Modules are taught by weekly lectures, workshops, small group seminars and project supervision. The Psychology Statistics and Practical modules include laboratory practical sessions, statistics classes, computing classes and lectures in statistics and methodology.
Most modules are assessed by examination and coursework in equal measure. Both Stage 2 and 3 marks and, where appropriate, the marks for your year abroad or placement count towards your final degree result. Our assessment methods are varied and will include, but are not limited to, examinations, written assignments and essays, group work and oral presentations
Knowledge and understanding
You gain knowledge and understanding of:
- psychology statistics, practical experimentation and research
- cognitive and social development
- how interpersonal and group behaviour affects individuals
- how cognition and cognitive neuropsychology plays a role in human behaviour and experience
- personality and individual differences, and the impact they have on individuals and groups
- philosophical and theoretical issues in psychology
- the relationship between psychology and allied disciplines
- different frameworks in psychology, and an ability to demonstrate different levels of description and explanation
- scope of forensic psychology including relationships between the criminal justice system and the field of psychology.

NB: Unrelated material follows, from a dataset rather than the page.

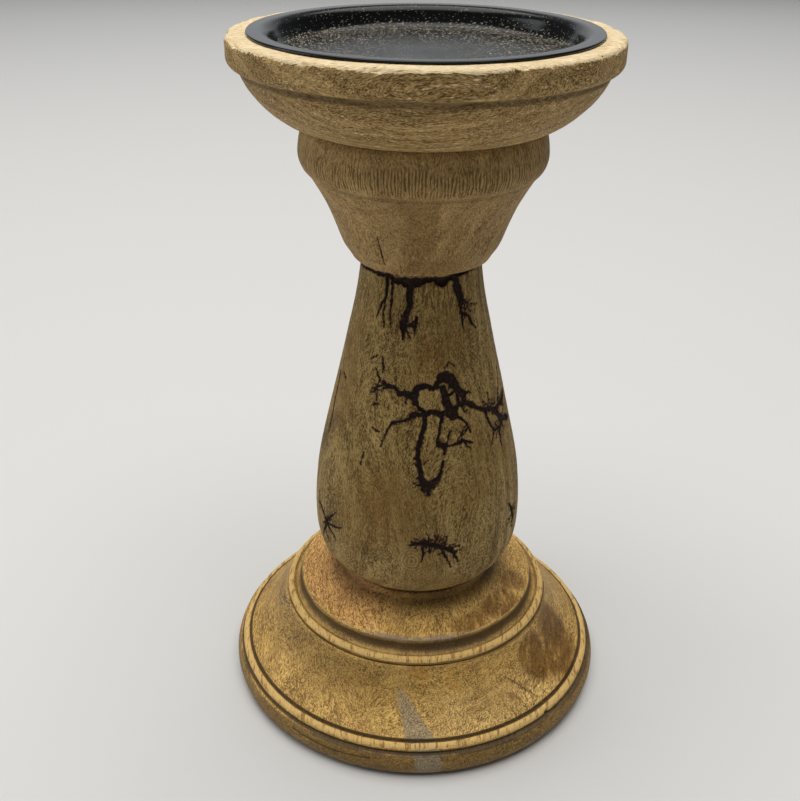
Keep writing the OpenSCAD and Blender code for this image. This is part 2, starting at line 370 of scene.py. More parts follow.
class Paint:
    """A material whose nodes are added one at a time."""

    def __init__(self, name, **constants):
        self.material = bpy.data.materials.new(name)
        self.material.use_nodes = True
        self.tree = self.material.node_tree
        self.shader = self.tree.nodes["Principled BSDF"]
        for socket, value in constants.items():
            self.shader.inputs[socket.replace("_", " ")].default_value = value

    def set(self, socket, value):
        if isinstance(value, Shade):
            self.tree.links.new(value.socket, socket)
        elif hasattr(socket.default_value, "__len__") and len(socket.default_value) == 4 and len(value) == 3:
            socket.default_value = (*value, 1)
        else:
            socket.default_value = value

    def node(self, kind, settings=None, inputs=(), output=0):
        """Adds a node: its settings first, then its inputs by name or by place, and gives its output."""
        node = self.tree.nodes.new(kind)
        for name, value in (settings or {}).items():
            if name == "stops":
                self.set_stops(node.color_ramp, value)
            else:
                setattr(node, name, value)
        named = inputs.items() if isinstance(inputs, dict) else enumerate(inputs)
        for name, value in named:
            self.set(node.inputs[name], value)
        return Shade(self, node.outputs[output])

    def set_stops(self, ramp, stops):
        while len(ramp.elements) < len(stops):
            ramp.elements.new(0.5)
        for element, (place, colour) in zip(ramp.elements, stops):
            element.position = place
            element.color = (*colour, 1) if hasattr(colour, "__len__") else (colour, colour, colour, 1)

    def where(self):
        return self.node("ShaderNodeTexCoord", output="Object")

    def mark(self, name):
        return self.node("ShaderNodeAttribute", {"attribute_name": name}, output="Fac")

    def mix(self, factor, a, b, blend="MIX"):
        settings = {"data_type": "RGBA", "blend_type": blend}
        return self.node("ShaderNodeMix", settings, {0: factor, 6: a, 7: b}, output=2)

    def tint(self, factor, colour, by):
        """The colour, multiplied by another colour as far as the factor says."""
        return self.mix(factor, colour, self.mix(1.0, colour, by, "MULTIPLY"))

    def math(self, operation, *values):
        return self.node("ShaderNodeMath", {"operation": operation}, values)

    def round_angle(self, place):
        """The angle round the upright axis, in radians."""
        x = self.node("ShaderNodeSeparateXYZ", inputs=(place,), output="X")
        y = self.node("ShaderNodeSeparateXYZ", inputs=(place,), output="Y")
        return self.math("ARCTAN2", y, x)

    def vector(self, operation, *values, output=0):
        return self.node("ShaderNodeVectorMath", {"operation": operation}, values, output)

    def stretch(self, place, size, turn=(0, 0, 0)):
        """The place turned and divided by size along X, Y and Z, in metres."""
        scale = tuple(1 / s for s in size)
        return self.node("ShaderNodeMapping", inputs={"Vector": place, "Rotation": turn, "Scale": scale})

    def cloud(self, place, detail, roughness):
        """Cloudy noise from about 0.2 to 0.8, one lump per unit of place."""
        inputs = {"Vector": place, "Scale": 1.0, "Detail": detail, "Roughness": roughness}
        return self.node("ShaderNodeTexNoise", inputs=inputs)

    def cells(self, place, output="Distance"):
        return self.node("ShaderNodeTexVoronoi", inputs={"Vector": place, "Scale": 1.0}, output=output)

    def specks(self, place, size, reach, rarity):
        """1 in round specks as wide as reach allows in cells of that size. A higher rarity gives fewer."""
        cell = self.stretch(place, (size,) * 3)
        chosen = self.step(self.cells(cell, "Color"), rarity, rarity + 0.06)
        return self.step(self.cells(cell), reach, reach / 2) * chosen

    def step(self, value, low, high):
        """0 at low and 1 at high, smooth between. low may be above high."""
        return self.node(
            "ShaderNodeMapRange",
            {"interpolation_type": "SMOOTHSTEP"},
            {"Value": value, "From Min": low, "From Max": high},
        )

    def finish(self, colour, roughness, height, relief):
        self.set(self.shader.inputs["Base Color"], colour)
        self.set(self.shader.inputs["Roughness"], roughness)
        bump = self.node("ShaderNodeBump", inputs={"Height": height, "Strength": 1.0, "Distance": relief})
        self.set(self.shader.inputs["Normal"], bump)
        return self.material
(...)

You develop intellectual skills in:
- critical reflection
- oral discussion
- written analysis and interpretation
- critical evaluation and exposition of ideas
- development of writing and reading skills
- personal planning and project management skills
- self-reflection and development, responding to feedback from different sources (for example staff and peers, information technology)
- clarity in thinking, critical thinking, problem identification.
You gain subject-specific skills in:
- conducting an empirical study, under supervision
- the design and conduct of psychological research
- evaluating and selecting frameworks and methodologies for exploring issues in psychology
- using the major analytic techniques employed by psychologists
- using the inferential method of science (deductive methods, single case methods, semiotics)
- reasoning statistically, and using a range of statistical methods with confidence
- the use of psychology-oriented software applications (for example, database programmes, experiment generators, statistical packages)
- disseminating psychological information to appropriate bodies.
You gain transferable skills in:
- communication – how to organise information clearly; respond to written sources; present information orally; adapt style for different audiences; use images as a communication tool
- numeracy – how to make sense of statistical materials; integrate numerical and non-numerical information; understand the limits and potentialities of arguments based on quantitative information
- information technology – how to produce written documents; undertake online research; communicate using email; process information using databases
- working with others – how to define and review the work of others; work co-operatively on group tasks and projects; understand how groups function
- improving own learning – how to explore personal strengths and weaknesses; time management; review your working environment (especially the student-staff relationship); develop specialist learning skills (for example by taking a foreign language); develop autonomy in learning
- problem solving – how to identify and define problems; explore alternative solutions and discriminate between them.
The programme aims to:
- attract and meet the needs of those contemplating a career in the psychological professions, as well as those motivated by an intellectual interest in psychology, and forensic psychology
- attract candidates from a variety of educational backgrounds
- provide an understanding of the principal perspectives (for example, social, cognitive, developmental and biological) in psychology with emphasis on forensic psychology
- introduce students to a range of theoretical and methodological approaches
- cover the foundations of psychology, as defined by the British Psychological Society and the QAA Subject Benchmark
- enable students to study chosen areas of psychology in depth, including forensic psychology
- provide teaching which is informed by current research and scholarship and engages with work at the frontiers of knowledge
- enable students to manage their own learning and carry out independent research
- develop critical, analytical and problem-solving skills that can be applied within non-applied psychological and extra-psychological settings
- develop skills appropriate for graduate employment, both in the psychology professions and other fields.